This disease is commonly X- linked recessive, although some forms are autosomal recessive.
Under normal circumstances, phagocytes (i.e. neutrophils, monocytes and macrophages) use NADPH oxidase to generate reactive oxygen compounds, which are used to kill ingested pathogens. Chronic granulomatous disease arises from mutations that result in defective subunits of the NADPH oxidase complex, which leads to the inability of phagocytes to destroy certain microbes.
Under normal circumstances, after NADPH has formed, an electron is taken from NADPH and donated to molecular oxygen, leading to the formation of superoxide. Superoxide is then converted to hydrogen peroxide by superoxide dismutase. Hydrogen peroxide is then converted to hypochlorous acid, also known as bleach. The production of these reactive oxygen species leads to destruction of ingested microbes. This process is called the respiratory burst. Patients with Chronic Granulomatous Disease have defective NADPH oxidase, which leads to decreased superoxide, hydrogen peroxide and bleach. Therefore, there is impaired intracellular killing in phagocytes.
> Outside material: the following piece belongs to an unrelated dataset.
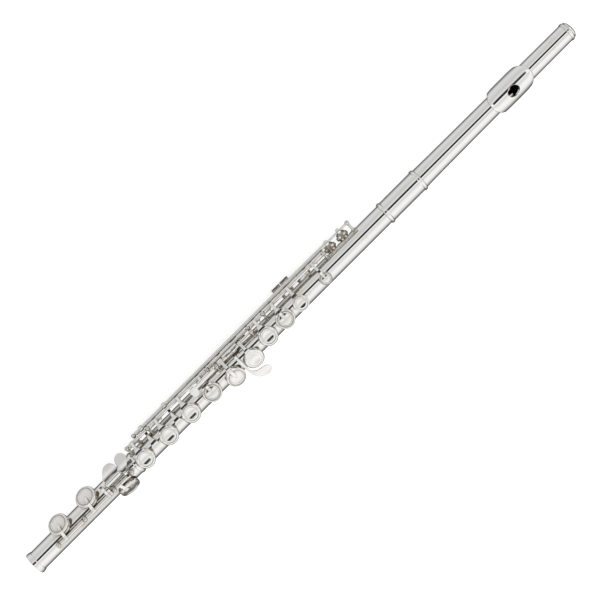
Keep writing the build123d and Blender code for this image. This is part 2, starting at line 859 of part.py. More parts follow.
def trill_cup(x):
    """Small closed cup with its arm to the trill rod."""
    v, w = local_rail(TRILL_RAIL, TRILL_TURN)
    flip = v < 0
    v = abs(v)
    outer = [(-0.4, 15.2), (3.6, 15.9), (6.6, 17.4), (v - 1.0, w + 2.3)]
    inner = [(-0.4, 14.0), (3.6, 14.0), (7.0, 14.6), (v + 0.6, w - 2.1)]
    band = side_band(outer, inner, x - 8, x + 8)
    plan = Polyline(
        (x, -0.4, 0), (x + 4.6, 3.9, 0), (x + 1.3, 8.4, 0), (x + 1.3, 14.0, 0),
        (x - 1.3, 14.0, 0), (x - 1.3, 8.4, 0), (x - 4.6, 3.9, 0), close=True,
    )
    part = key_cup(x, 6.2, False) + (band & plan_prism(make_face(plan), 0, 24))
    part += rod(x - 1.5, x + 1.5, 2.7, v, w)
    return turned(mirrored(part, flip), TRILL_TURN)


def d_trill_key():
    """D trill key on a long tube."""
    rail = at_angle(*TRILL_RAIL)
    part = rod(160.6, 387.0, HINGE_R, *rail) + trill_touch(181.6, 6.8) + trill_cup(D_TRILL_X)
    return part - hub_bore(160, 388, rail)


def d_sharp_trill_key():
    """D sharp trill key on the steel that runs through the D trill tube."""
    rail = at_angle(*TRILL_RAIL)
    part = rod(142.6, 411.6, STEEL_R, *rail) + rod(146.0, 160.4, HINGE_R, *rail)
    return part + trill_touch(153.0, 7.6) + trill_cup(D_SHARP_TRILL_X)


def thumb_arm(x0, x1):
    """Curved arm under the tube from the thumb rod toward the player."""
    over = [(16.2, 203), (16.2, 180), (16.3, 162), (17.2, 150), (19.9, 136)]
    under = [(14.6, 203), (14.6, 180), (14.7, 162), (15.6, 148), (18.6, 131)]
    return side_band([at_angle(*p) for p in over], [at_angle(*p) for p in under], x0, x1)


def saddle_cut(shape, x0, x1, angle0, angle1):
    """Keep the part of a sleeve between two angles around the tube."""
    keep = Box(x1 - x0 + 2, 60, 60, align=(Align.CENTER, Align.MIN, Align.CENTER))
    keep = keep.translate(((x0 + x1) / 2, 0, 0))
    return shape & keep.rotate(Axis.X, -angle0) & keep.rotate(Axis.X, -(angle1 - 180.0))


def thumb_touch(x0, x1):
    """Hollowed plate for the left thumb."""
    outer = [(20.0, -7.2), (19.0, -10.4), (16.6, -13.4), (13.2, -15.4)]
    inner = [(18.6, -6.8), (17.6, -9.8), (15.4, -12.2), (12.4, -13.9)]
    plate = side_band(outer, inner, x0, x1)
    return plate


def b_thumb_key():
    """B thumb key: cup behind the tube, touch beside it."""
    rail = at_angle(*THUMB_RAIL)
    local = local_rail(THUMB_RAIL, THUMB_TURN)
    cup = key_cup(THUMB_X, 7.6, False) + fan_arm(THUMB_X, 7.6, local)
    part = turned(cup, THUMB_TURN)
    part += rod(329.1, 357.6, HINGE_R, *rail) + rod(THUMB_X - 1.7, THUMB_X + 1.7, HUB_R, *rail)
    part += thumb_arm(333.4, 336.6) + thumb_touch(330.3, 339.6)
    part -= hub_bore(329, 358, rail)
    return swing(part, rail, -8.0)


def b_flat_thumb_key():
    """B flat thumb touch, next to the B touch."""
    rail = at_angle(*THUMB_RAIL)
    part = rod(318.2, 328.9, HINGE_R, *rail)
    part += thumb_arm(323.4, 326.6) + thumb_touch(320.4, 329.7)
    part -= hub_bore(318, 329, rail)
    return swing(part, rail, -8.0)


# ---------------------------------------------------------------- needle springs


SPRING_R = 0.35
# Hinge axis, place of the post that holds the spring and place of the hook on the key.
BODY_SPRINGS = [
    (MAIN_RAIL, 131.8, 142.4),
    (MAIN_RAIL, 157.3, 171.6),
    (MAIN_RAIL, 231.4, 216.8),
    (MAIN_RAIL, 231.4, 241.0),
    (MAIN_RAIL, 282.6, 294.6),
    (MAIN_RAIL, 301.0, 308.2),
    (MAIN_RAIL, 376.7, 366.6),
    (G_RAIL, 282.6, 273.0),
    (G_RAIL, 239.4, 254.2),
    (THUMB_RAIL, 360.0, 345.0),
    (THUMB_RAIL, 315.8, 327.6),
]
FOOT_SPRINGS = [
    (FOOT_RAIL, 62.6, 51.0),
    (FOOT_RAIL, 99.2, 84.0),
    (FOOT_RAIL, 120.8, 109.6),
]


def needle_spring(rail, post_x, hook_x, side=1):
    """Straight steel wire from its post to just past the key's hook."""
    way = 1 if hook_x > post_x else -1
    ends = sorted((post_x - 1.9 * way, hook_x + 1.3 * way))
    return turned(rod(*ends, SPRING_R, 0.5 * side, rail[0] - 3.0), rail[1])


def spring_hole(rail, post_x, side=1):
    """Cross hole through a post's stem for its spring."""
    return turned(rod(post_x - 2.4, post_x + 2.4, SPRING_R, 0.5 * side, rail[0] - 3.0), rail[1])


def hooked(key, rail, x, side=1):
    """Add the small peg that the needle spring pushes on."""
    peg = Cylinder(0.45, 2.7).translate((x, -1.1 * side, rail[0] - 2.35))
    return key + turned(peg, rail[1])


# ---------------------------------------------------------------- posts and steels


G_POSTS_X = (239.4, 282.6)


def body_rib():
    """Strip soldered along the tube under the main and trill posts."""
    rib = saddle_cut(sleeve(129.8, 413.0, 10.5, TUBE_R), 129.8, 413.0, 58, 97)
    for x in (D_TRILL_X, D_SHARP_TRILL_X):
        rib -= turned(upright_disc(x, 5, 20, 7.0), TRILL_TURN)
    for x in G_POSTS_X:
        rib -= turned(upright_disc(x, 5, 20, 2.2), G_RAIL[1])
    return rib - turned(upright_disc(UPPER_G_X, 5, 20, 8.6), G_SHARP_TURN)


def drilled(post, holes):
    """Cut every hole that passes through a post."""
    for hole in holes:
        post -= hole
    return post


def body_posts():
    """Posts of the main line, the G keys, the trill rod and the thumb keys."""
    posts = [ball_post(x, MAIN_RAIL, STEEL_R, 10.5) for x in (131.8, 157.3, 231.4, 282.6, 301.0, 376.7)]
    posts += [ball_post(x, G_RAIL, STEEL_R) for x in G_POSTS_X]
    posts += [ball_post(x, TRILL_RAIL, STEEL_BORE_R, 10.5) for x in (143.6, 410.6)]
    posts += [saddle_post(x, TRILL_RAIL, HINGE_R + 0.08, 10.5) for x in (247.5, 354.8)]
    posts += [ball_post(x, THUMB_RAIL, STEEL_R) for x in (315.8, 360.0)]
    holes = [spring_hole(rail, x) for rail, x in sorted({spring[:2] for spring in BODY_SPRINGS})]
    return [drilled(post, holes) for post in posts]


def foot_rib():
    """Strip soldered along the foot tube under its posts."""
    rib = saddle_cut(sleeve(27.0, 117.2, 10.5, TUBE_R), 27.0, 117.2, -22, 12)
    for x in (LOW_C_X, FOOT_C_SHARP_X):
        rib -= turned(upright_disc(x, 5, 20, 8.8), LOW_C_TURN)
    return rib - turned(upright_disc(E_FLAT_X, 5, 20, 8.8), E_FLAT_TURN)


def foot_posts():
    """Posts of the foot keys."""
    posts = [ball_post(x, FOOT_RAIL, STEEL_BORE_R, 10.5) for x in (30.0, 62.6)]
    posts.append(ball_post(99.2, FOOT_RAIL, STEEL_BORE_R, 10.5))
    posts.append(ball_post(120.8, FOOT_RAIL, STEEL_R, 10.4))
    holes = [spring_hole(rail, x, -1) for rail, x, _ in FOOT_SPRINGS]
    return [drilled(post, holes) for post in posts]


def save(name, shape):
    """Write one named piece, or a group of like pieces, to its own file."""
    if isinstance(shape, list):
        solids = [s for part in shape for s in part.solids()]
        shape = Compound(children=solids)
    shape.label = name
    export_step(shape, f"parts/{name}.step")
    print(name, len(shape.solids()), round(shape.volume, 1), flush=True)


def opened_pad(x, radius, turn, base, degrees):
    """Pad of a key that is not on the main line."""
    v, w = local_rail(base, turn)
    return turned(swing(pad(x, radius), (v, w), degrees), turn)


def main():
    os.makedirs("parts", exist_ok=True)
    main_rail = at_angle(*MAIN_RAIL)
    foot_rail = at_angle(*FOOT_RAIL)
    foot_low = (LOW_C_TURN, FOOT_RAIL, OPEN_DEG)

    save("foot_tube", tube_with_holes(0.0, FOOT_TUBE_END, foot_holes()))
    save("foot_socket", foot_socket())
    save("foot_socket_ring", bead_ring(125.6, 129.4, 10.4, 11.2))
    save("foot_end_ring", foot_end_ring())
    save("foot_rib", foot_rib())
    save("foot_posts", foot_posts())
    save("foot_steel", rod(100.3, 121.8, STEEL_R, *foot_rail))
    save("foot_springs", [needle_spring(*spring, -1) for spring in FOOT_SPRINGS])

    save("low_c_key", hooked(swing(low_c_key(), foot_rail, OPEN_DEG), FOOT_RAIL, 51.0, -1))
    save("low_c_pad", opened_pad(LOW_C_X, FOOT_CUP_R, *foot_low))
    save("c_roller", swing(c_roller(), foot_rail, OPEN_DEG))
    opened = swing(foot_c_sharp_key(), foot_rail, OPEN_DEG)
    save("foot_c_sharp_key", hooked(opened, FOOT_RAIL, 84.0, -1))
    save("foot_c_sharp_pad", opened_pad(FOOT_C_SHARP_X, FOOT_CUP_R, *foot_low))
    save("e_flat_key", hooked(e_flat_key(), FOOT_RAIL, 109.6, -1))
    save("e_flat_pad", turned(pad(E_FLAT_X, FOOT_CUP_R), E_FLAT_TURN))

    save("body_tube", tube_with_holes(BODY_START, BODY_END, body_holes()))
    save("barrel", barrel())
    save("body_rib", body_rib())
    save("body_posts", body_posts())
    save("main_steels", [rod(130.6, 231.4, STEEL_R, *main_rail), rod(231.4, 377.9, STEEL_R, *main_rail)])
    save("g_steel", rod(238.2, 283.8, STEEL_R, *at_angle(*G_RAIL)))
    save("thumb_steel", rod(314.6, 361.2, STEEL_R, *at_angle(*THUMB_RAIL)))

    save("body_springs", [needle_spring(*spring) for spring in BODY_SPRINGS])
    save("d_key", hooked(stack_key(D_CUPS, 134.2, 154.9), MAIN_RAIL, 142.4))
    save("d_pad", stack_pads(D_CUPS))
    save("e_key", hooked(stack_key(E_CUPS, 159.7, 180.9), MAIN_RAIL, 171.6))
    save("e_pad", stack_pads(E_CUPS))
    save("f_key", stack_key(F_CUPS, 181.1, 207.6))
    save("f_pad", stack_pads(F_CUPS))
    save("f_sharp_key", hooked(stack_key(F_SHARP_CUPS, 207.8, 229.0), MAIN_RAIL, 216.8))
    save("f_sharp_pad", stack_pads(F_SHARP_CUPS))
    save("g_key", hooked(g_key(), G_RAIL, 273.0))
    save("g_pads", stack_pads(G_CUPS, G_TURN, G_RAIL))
    save("g_sharp_key", hooked(g_sharp_key(), G_RAIL, 254.2))
    save("g_sharp_pad", turned(pad(UPPER_G_X, 7.8), G_SHARP_TURN))
    save("a_key", hooked(stack_key(A_CUPS, 285.0, 298.6), MAIN_RAIL, 294.6))
    save("a_pad", stack_pads(A_CUPS))
    save("b_flat_key", hooked(stack_key(B_FLAT_CUPS, 303.4, 325.0), MAIN_RAIL, 308.2))
    save("b_flat_pad", stack_pads(B_FLAT_CUPS))
    save("c_key", hooked(c_key(), MAIN_RAIL, 366.6))
    save("c_pads", stack_pads([(C_X, 7.4, True), (SMALL_C_SHARP_X, 6.0, False)]))
    save("b_flat_lever", hooked(b_flat_lever(), MAIN_RAIL, 241.0))
    save("b_thumb_key", hooked(b_thumb_key(), THUMB_RAIL, 345.0))
    save("b_thumb_pad", opened_pad(THUMB_X, 7.6, THUMB_TURN, THUMB_RAIL, -8.0))
    save("b_flat_thumb_key", hooked(b_flat_thumb_key(), THUMB_RAIL, 327.6))
    save("d_trill_key", d_trill_key())
    save("d_trill_pad", turned(pad(D_TRILL_X, 6.2), TRILL_TURN))
    save("d_sharp_trill_key", d_sharp_trill_key())
    save("d_sharp_trill_pad", turned(pad(D_SHARP_TRILL_X, 6.2), TRILL_TURN))

    save("head_tube", head_tube())
    save("lip_plate", lip_plate())
    save("embouchure_riser", embouchure_riser())
    save("crown", crown())
    save("stopper_cork", stopper_cork())
    save("stopper_plates", stopper_plates())
    save("stopper_screw", stopper_screw())


main()
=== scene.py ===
"""Looks of a concert flute: silver plate, steels, pads, studio and camera.

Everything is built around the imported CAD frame.  Lengths are metres.
"""

import json
import math

import bmesh
import bpy
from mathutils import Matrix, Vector

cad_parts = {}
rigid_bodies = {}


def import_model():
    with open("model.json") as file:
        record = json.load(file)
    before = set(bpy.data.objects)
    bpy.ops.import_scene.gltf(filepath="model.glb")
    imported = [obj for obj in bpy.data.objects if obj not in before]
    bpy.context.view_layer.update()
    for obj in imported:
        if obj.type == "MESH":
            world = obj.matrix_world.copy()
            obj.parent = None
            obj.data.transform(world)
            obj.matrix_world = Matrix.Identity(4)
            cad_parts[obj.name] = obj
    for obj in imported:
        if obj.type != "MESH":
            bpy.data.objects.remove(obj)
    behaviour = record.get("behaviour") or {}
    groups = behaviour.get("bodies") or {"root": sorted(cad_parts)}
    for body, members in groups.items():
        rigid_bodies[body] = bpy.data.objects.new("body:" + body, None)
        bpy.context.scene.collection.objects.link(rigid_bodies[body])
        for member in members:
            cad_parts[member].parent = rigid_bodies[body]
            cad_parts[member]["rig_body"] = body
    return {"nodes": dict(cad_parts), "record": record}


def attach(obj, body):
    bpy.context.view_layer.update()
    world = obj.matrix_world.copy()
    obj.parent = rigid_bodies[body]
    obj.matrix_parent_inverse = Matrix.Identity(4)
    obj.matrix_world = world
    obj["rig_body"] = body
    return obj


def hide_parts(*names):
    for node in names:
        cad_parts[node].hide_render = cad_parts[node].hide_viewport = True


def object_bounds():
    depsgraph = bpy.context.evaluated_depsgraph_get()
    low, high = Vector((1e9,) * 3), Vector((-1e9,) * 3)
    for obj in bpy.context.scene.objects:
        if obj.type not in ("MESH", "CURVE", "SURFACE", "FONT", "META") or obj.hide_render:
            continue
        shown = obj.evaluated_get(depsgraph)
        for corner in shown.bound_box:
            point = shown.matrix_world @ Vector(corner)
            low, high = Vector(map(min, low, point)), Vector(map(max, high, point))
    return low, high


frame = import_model()
cad_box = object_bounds()
NODES = frame["nodes"]
SLOT_OF = {row["node"]: row["material_slot"] for row in frame["record"]["subparts"]}


# ---------------------------------------------------------------- node helpers


def new_material(name):
    """Empty material with its node tree and its Principled shader."""
    mat = bpy.data.materials.new(name)
    mat.use_nodes = True
    tree = mat.node_tree
    shader = tree.nodes["Principled BSDF"]
    return mat, tree, shader


def add(tree, kind, **values):
    """Add a node and set its plain properties."""
    node = tree.nodes.new(kind)
    for key, value in values.items():
        setattr(node, key, value)
    return node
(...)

Due to a lack of NADPH oxidase, there is impaired intracellular killing in phagocytes in patients with Chronic Granulomatous Disease (CGD). Phagocytes (neutrophils, monocytes and macrophages) can still ingest pathogens, but they are unable to destroy them. This results in the formation of granulomas in many organs. It is important to note that the quantity of leukocytes, platelets, B cells and T cells is unaffected in CGD.
The most common sites of infection are the skin, lungs, lymph nodes and liver. Patients present with purulent infections such as abscesses, pneumonia, aphthous ulcers, inflammation of the nares and suppurative adenitis. The most common pulmonary infection is pneumonia, but patients can present with lung abscesses, empyema and hilar lymphadenopathy.
Patients with Chronic Granulomatous Disease (CGD) have recurrent infection and granuloma formation with bacterial and fungal pathogens. They are especially susceptible to catalase- positive organisms, including Staphylococcus aureus, Burkholderia (Pseudomonas) cepacia, Serratia marcescens, Nocardia and Aspergillus. Catalase is an enzyme that inactivates hydrogen peroxide. Since catalase positive organisms destroy any hydrogen peroxide that was produced, this leaves patients with CGD vulnerable to infection with catalase positive organisms.
The nitroblue tetrazolium test is used to screen for Chronic Granulomatous Disease (CGD) by measuring the ability of NADPH oxidase to convert oxygen to superoxide. In this test, leukocytes are incubated with NBT (nitroblue tetrazolium) dye. In patients with neutrophils that have normally functioning NADPH oxidase, the yellow/colorless tetrazolium is converted into the blue-colored formazan. This is a reactive/positive test. However, CGD patients have a defective NADPH oxidase complex so the dye remains yellow/colorless. This is considered a non-reactive/negative test and indicates the cells are unable to produce reactive oxygen species.
In this test, DHR is taken up by phagocytes and oxidized to a green fluorescent compound by the products of NADPH oxidase. In patients with CGD and defective NADPH oxidase, there is decreased green fluorescence. Flow cytometry is preferred as the NBT test is falling out of favor.
Patients with Chronic Granulomatous Disease (CGD) are treated with antimicrobial prophylaxis to protect against bacterial and fungal infections. The most common therapies in the United States include Trimethoprim- sulfamethoxazole (TMP- SMX) and Itraconazole with or without interferon- gamma (INF- gamma).
Trimethoprim- sulfamethoxazole (TMP- SMX) is used as prophylaxis against bacterial infections.
Itraconazole is used as prophylaxis against fungal infections.
Immune modulatory therapy has become part of the prophylactic and treatment regimen, especially in severe cases of CGD. Studies have shown this drug can reduce infections by 70% and decrease their severity.